BTW NASA's Chief Technologist Robert Braun estimated better on orbit propellant management and transfer could cut the mass to LEO needed for a Mars mission by 60%, the biggest single factor in mission mass reduction.
Propellant is the easiest thing to sub-divide, provided you're OK with on orbit transfer.
And how hard can pumping pressurised cryogenic liquid oxygen and hydrogen be? After all, we do it on earth all the time. All we have to do is figure out a way to launch all those thousands of tons of pipes, tanks, pumps, monitoring, valves, spark-free electrical and hydraulic machinery that clutter up launch pads into orbit, and then make them work in microgravity, (I'm sure systems designed to handle cryogenic liquids on earth will work just as well when it's all floating around in zero-viscosity bubbles and globules.)

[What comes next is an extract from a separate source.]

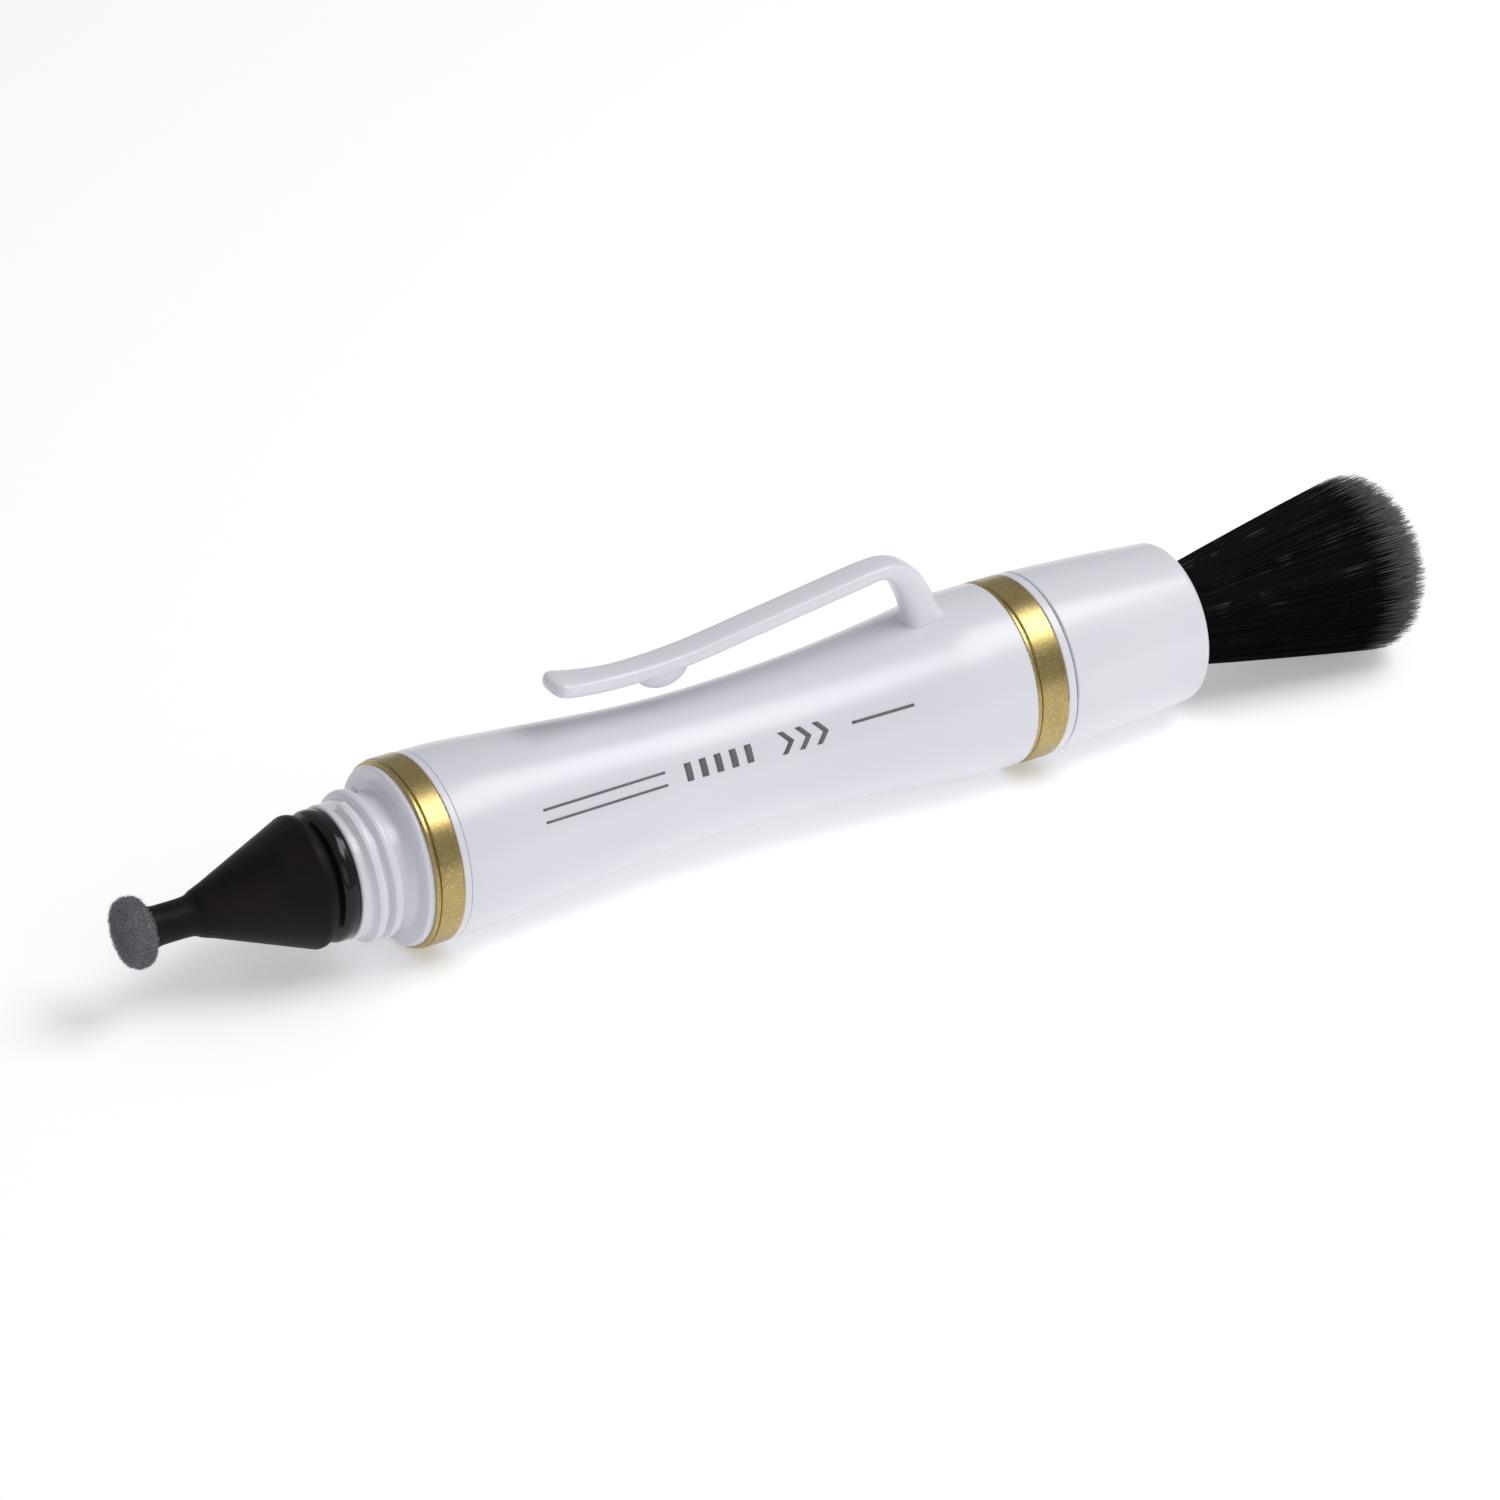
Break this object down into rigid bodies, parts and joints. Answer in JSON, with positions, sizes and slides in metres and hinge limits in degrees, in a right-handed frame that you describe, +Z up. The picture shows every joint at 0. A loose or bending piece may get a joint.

Admittedly it'll be a complete waste of time because there's no point humans going to Mars, obviously, but it'll keep a lot of aerospace engineers off the streets and their kids in college for a few more years, so it's all win really.
"NASA's also been very optimistic: despite knowing that space projects often experience cost blowouts, the reserve budget for the SLS is just two per cent of the its total."
2% would be way too small for comparably mundane projects like building a house. (Rule of thumb: 10%. With the estimate based on proper plans. Not including any changes to the design.)
My take from this is that NASA wasn't optimistic - NASA was desperately making the numbers fit. Politics and engineering really don't mix that well.
...rocket science is hard. But also worth the wait, as today's pictures from Saturn's rings so amply demo[n]strate.
Actually the pictures from Cassini perfectly demonstrate what a complete waste of time and money this whole boondoggle is. NASA wouldn't have even started bending metal if they'd tried to design this whole hypersonic pork barrel for the amount the entire, 20 year Cassini project cost, and if it ever produces 1% of the actual science of Cassini, I'll eat a life size replica of Ralph Lorenz's experiment ; on Huygens.